* Data supplied *

↓

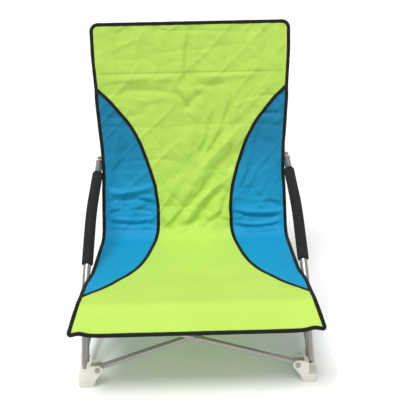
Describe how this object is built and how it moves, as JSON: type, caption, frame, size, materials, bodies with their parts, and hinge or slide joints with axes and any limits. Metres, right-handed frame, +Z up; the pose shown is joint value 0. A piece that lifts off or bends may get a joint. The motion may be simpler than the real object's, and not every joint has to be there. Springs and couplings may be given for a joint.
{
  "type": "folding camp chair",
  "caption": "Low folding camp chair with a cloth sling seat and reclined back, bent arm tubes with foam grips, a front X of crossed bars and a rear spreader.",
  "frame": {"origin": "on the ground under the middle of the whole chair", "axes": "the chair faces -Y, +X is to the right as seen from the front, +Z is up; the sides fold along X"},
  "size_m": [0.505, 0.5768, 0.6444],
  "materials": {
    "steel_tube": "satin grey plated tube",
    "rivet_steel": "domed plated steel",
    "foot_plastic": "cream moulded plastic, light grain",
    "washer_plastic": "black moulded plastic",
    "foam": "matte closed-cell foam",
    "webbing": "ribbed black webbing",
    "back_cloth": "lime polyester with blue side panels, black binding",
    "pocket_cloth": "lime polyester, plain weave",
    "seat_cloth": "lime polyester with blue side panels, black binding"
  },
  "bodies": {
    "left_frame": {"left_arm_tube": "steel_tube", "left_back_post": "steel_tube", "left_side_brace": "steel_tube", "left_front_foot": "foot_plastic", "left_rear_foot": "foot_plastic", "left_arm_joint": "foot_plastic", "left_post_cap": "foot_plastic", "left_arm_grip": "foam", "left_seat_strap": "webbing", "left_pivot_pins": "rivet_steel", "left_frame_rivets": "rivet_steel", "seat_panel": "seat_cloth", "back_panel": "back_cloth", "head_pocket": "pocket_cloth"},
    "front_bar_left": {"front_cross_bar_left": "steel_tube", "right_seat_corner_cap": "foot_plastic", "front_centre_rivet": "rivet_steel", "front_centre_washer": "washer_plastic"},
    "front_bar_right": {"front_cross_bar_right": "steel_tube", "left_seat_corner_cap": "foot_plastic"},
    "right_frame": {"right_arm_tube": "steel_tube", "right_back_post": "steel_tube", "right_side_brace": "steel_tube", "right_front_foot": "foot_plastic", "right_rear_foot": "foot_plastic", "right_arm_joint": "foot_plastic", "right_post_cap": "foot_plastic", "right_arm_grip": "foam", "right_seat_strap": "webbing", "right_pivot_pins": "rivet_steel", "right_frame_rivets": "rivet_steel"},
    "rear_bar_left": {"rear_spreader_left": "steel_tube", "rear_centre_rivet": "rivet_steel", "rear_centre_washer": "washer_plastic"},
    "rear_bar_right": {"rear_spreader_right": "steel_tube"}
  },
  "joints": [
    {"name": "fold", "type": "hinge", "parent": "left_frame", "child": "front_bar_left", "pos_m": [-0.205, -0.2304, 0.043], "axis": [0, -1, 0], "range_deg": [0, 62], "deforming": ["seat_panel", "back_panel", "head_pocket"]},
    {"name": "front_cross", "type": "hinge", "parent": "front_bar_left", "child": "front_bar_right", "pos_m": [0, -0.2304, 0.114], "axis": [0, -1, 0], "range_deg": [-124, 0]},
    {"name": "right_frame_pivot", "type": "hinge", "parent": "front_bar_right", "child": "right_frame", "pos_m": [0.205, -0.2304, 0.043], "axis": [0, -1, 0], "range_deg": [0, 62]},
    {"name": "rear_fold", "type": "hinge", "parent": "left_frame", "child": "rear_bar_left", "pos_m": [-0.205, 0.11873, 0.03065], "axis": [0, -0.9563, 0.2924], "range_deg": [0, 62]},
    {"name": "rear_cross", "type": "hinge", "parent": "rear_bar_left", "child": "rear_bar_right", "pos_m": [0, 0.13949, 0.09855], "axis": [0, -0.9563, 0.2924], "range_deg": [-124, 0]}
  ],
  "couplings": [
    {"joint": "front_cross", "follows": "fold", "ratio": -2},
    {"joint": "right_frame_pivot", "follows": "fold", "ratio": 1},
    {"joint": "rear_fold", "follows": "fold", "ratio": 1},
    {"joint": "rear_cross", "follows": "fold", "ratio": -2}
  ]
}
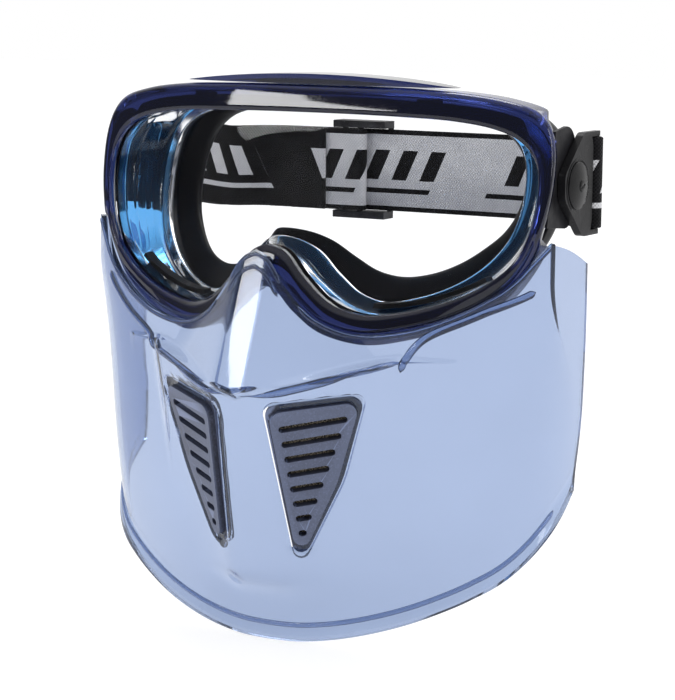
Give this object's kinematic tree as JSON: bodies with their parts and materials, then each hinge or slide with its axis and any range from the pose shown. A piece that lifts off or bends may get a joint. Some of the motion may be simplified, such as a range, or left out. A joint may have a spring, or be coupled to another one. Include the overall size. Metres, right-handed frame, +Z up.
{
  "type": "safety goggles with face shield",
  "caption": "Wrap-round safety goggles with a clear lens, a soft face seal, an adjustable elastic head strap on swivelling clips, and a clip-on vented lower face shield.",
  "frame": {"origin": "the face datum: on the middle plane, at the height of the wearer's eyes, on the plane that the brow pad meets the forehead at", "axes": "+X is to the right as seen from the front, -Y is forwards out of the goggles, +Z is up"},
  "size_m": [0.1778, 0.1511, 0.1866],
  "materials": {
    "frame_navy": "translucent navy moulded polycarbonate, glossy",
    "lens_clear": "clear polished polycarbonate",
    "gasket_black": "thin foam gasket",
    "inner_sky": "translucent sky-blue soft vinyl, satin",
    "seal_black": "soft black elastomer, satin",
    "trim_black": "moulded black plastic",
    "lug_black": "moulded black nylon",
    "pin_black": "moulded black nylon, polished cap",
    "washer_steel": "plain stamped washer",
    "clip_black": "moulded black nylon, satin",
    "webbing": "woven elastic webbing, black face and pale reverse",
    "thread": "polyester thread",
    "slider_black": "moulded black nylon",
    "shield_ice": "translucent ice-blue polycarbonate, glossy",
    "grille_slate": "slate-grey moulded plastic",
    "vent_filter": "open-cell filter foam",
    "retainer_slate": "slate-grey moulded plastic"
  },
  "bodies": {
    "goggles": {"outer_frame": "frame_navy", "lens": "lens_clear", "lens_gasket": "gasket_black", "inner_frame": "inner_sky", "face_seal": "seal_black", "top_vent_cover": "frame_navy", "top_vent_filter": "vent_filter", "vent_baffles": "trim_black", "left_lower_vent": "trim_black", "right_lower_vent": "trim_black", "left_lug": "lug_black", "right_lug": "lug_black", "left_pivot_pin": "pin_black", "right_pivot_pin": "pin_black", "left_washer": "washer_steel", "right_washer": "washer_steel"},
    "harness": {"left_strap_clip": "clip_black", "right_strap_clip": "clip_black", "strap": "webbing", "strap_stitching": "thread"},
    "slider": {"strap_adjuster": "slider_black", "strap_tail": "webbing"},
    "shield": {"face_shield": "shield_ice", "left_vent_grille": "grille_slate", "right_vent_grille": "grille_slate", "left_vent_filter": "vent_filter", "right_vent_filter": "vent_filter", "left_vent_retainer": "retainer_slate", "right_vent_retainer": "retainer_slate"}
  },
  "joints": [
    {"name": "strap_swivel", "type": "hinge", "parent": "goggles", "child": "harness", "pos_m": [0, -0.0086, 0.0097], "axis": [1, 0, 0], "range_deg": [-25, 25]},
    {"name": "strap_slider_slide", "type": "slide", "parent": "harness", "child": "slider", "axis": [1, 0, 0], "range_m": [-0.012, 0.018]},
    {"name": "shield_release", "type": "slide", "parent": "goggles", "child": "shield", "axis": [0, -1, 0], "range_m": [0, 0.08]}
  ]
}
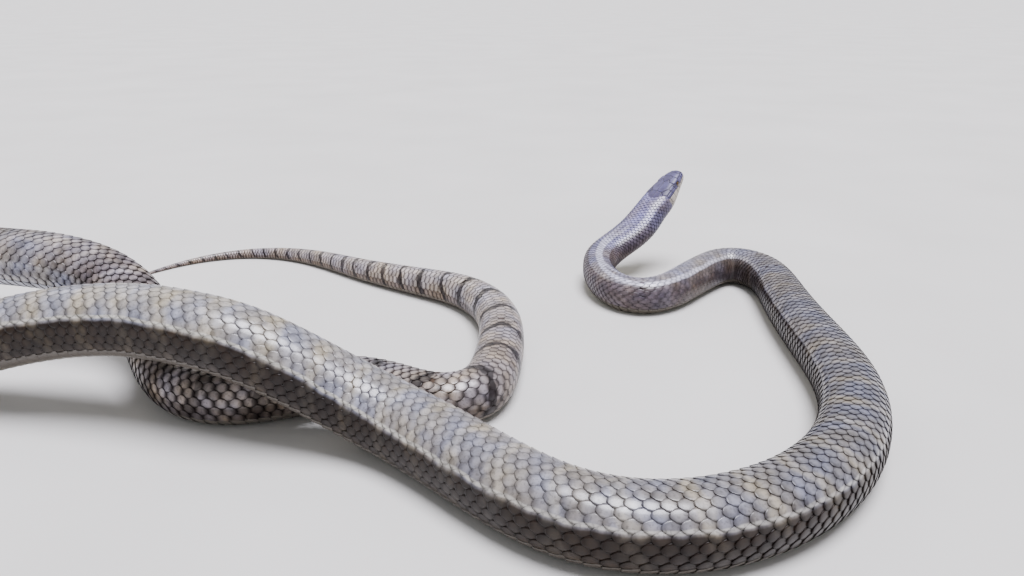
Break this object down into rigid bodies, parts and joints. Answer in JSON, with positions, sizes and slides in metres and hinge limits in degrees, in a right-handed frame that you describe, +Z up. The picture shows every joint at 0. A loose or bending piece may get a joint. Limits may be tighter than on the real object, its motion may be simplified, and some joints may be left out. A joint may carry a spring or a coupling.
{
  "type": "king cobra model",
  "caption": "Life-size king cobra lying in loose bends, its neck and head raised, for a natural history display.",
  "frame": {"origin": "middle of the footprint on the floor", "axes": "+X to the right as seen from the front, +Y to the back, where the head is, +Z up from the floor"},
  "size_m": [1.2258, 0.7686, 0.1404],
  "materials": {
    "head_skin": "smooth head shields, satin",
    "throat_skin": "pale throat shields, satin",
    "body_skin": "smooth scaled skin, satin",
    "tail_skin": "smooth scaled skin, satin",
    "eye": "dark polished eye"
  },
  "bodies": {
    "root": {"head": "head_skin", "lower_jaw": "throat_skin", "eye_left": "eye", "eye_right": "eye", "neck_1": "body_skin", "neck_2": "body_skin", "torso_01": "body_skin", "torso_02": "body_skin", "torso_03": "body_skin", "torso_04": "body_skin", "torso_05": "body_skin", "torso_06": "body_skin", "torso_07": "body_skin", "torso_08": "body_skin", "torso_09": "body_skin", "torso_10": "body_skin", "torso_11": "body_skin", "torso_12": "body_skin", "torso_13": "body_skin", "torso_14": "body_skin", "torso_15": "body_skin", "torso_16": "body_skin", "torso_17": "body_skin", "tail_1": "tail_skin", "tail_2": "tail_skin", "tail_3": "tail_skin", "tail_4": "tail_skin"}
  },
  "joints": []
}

↑
↓

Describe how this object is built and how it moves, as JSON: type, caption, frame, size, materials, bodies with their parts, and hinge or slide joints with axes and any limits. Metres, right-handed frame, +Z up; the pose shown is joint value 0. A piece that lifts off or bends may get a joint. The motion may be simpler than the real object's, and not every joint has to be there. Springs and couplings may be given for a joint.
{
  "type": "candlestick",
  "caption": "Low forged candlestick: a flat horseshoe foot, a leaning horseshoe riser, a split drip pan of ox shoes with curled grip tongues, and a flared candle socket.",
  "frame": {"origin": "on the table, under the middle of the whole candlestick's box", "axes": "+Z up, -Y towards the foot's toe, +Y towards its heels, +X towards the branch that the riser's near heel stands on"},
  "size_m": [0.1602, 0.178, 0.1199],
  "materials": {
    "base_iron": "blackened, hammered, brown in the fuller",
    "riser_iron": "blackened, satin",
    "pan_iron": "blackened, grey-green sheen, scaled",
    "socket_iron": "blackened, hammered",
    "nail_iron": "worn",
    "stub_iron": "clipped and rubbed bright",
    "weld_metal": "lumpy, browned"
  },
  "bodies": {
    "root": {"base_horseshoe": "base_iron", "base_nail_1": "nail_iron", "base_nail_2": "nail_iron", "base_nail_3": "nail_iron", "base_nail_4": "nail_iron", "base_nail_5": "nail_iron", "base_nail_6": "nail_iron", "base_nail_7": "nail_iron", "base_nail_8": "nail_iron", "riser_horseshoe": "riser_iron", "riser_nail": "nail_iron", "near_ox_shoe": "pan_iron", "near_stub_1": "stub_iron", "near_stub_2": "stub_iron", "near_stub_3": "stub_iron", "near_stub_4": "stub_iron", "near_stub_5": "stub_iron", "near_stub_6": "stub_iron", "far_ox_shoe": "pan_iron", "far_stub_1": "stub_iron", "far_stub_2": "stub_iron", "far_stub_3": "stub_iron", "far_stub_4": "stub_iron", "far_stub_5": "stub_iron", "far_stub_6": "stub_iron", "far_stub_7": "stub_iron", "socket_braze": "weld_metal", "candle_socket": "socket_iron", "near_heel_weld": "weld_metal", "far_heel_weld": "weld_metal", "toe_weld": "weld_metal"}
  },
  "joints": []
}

↑
↓

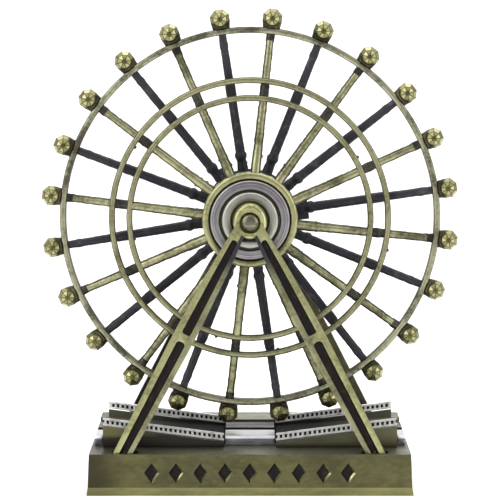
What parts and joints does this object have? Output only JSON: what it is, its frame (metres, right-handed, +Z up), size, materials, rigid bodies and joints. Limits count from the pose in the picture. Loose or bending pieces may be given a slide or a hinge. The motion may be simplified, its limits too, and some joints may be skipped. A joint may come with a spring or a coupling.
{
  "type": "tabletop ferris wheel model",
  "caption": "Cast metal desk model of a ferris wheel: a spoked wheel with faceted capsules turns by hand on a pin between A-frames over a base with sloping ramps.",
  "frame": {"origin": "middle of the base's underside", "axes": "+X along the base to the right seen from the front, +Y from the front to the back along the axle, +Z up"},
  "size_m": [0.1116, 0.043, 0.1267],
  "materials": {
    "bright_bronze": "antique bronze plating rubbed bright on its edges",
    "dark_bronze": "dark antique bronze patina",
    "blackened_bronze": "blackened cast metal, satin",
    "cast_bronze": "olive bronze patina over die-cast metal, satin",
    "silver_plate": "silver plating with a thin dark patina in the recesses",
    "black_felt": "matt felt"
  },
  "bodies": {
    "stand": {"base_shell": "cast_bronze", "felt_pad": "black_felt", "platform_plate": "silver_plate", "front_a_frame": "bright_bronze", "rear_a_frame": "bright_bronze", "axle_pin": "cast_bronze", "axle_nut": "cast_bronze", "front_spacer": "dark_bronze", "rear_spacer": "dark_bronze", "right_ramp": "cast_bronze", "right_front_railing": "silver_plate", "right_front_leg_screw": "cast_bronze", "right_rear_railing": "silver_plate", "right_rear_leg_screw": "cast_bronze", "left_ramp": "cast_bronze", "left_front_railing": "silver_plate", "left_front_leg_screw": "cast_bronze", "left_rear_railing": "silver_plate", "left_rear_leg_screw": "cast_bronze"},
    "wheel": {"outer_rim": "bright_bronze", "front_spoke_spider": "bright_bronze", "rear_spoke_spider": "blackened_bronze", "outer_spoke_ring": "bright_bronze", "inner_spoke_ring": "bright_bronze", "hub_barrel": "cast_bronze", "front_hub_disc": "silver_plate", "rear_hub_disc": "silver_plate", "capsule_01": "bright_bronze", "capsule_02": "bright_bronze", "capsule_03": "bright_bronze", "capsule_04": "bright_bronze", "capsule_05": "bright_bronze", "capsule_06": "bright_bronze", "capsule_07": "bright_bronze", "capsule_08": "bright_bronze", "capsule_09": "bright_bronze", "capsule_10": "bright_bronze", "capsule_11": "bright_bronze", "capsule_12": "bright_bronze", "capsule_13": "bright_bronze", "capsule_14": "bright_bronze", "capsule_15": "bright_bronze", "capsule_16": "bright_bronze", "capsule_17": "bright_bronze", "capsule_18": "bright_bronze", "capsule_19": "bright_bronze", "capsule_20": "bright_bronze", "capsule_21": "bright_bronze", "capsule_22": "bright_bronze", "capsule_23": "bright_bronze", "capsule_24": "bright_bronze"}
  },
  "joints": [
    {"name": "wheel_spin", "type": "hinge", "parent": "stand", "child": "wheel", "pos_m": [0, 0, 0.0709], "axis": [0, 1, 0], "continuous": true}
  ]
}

↑

Pick out the lines containing the word "rigid" and show them.

Break this object down into rigid bodies, parts and joints. Answer in JSON, with positions, sizes and slides in metres and hinge limits in degrees, in a right-handed frame that you describe, +Z up. The picture shows every joint at 0. A loose or bending piece may get a joint. Limits may be tighter than on the real object, its motion may be simplified, and some joints may be left out. A joint may carry a spring or a coupling.
What parts and joints does this object have? Output only JSON: what it is, its frame (metres, right-handed, +Z up), size, materials, rigid bodies and joints. Limits count from the pose in the picture. Loose or bending pieces may be given a slide or a hinge. The motion may be simplified, its limits too, and some joints may be skipped. A joint may come with a spring or a coupling.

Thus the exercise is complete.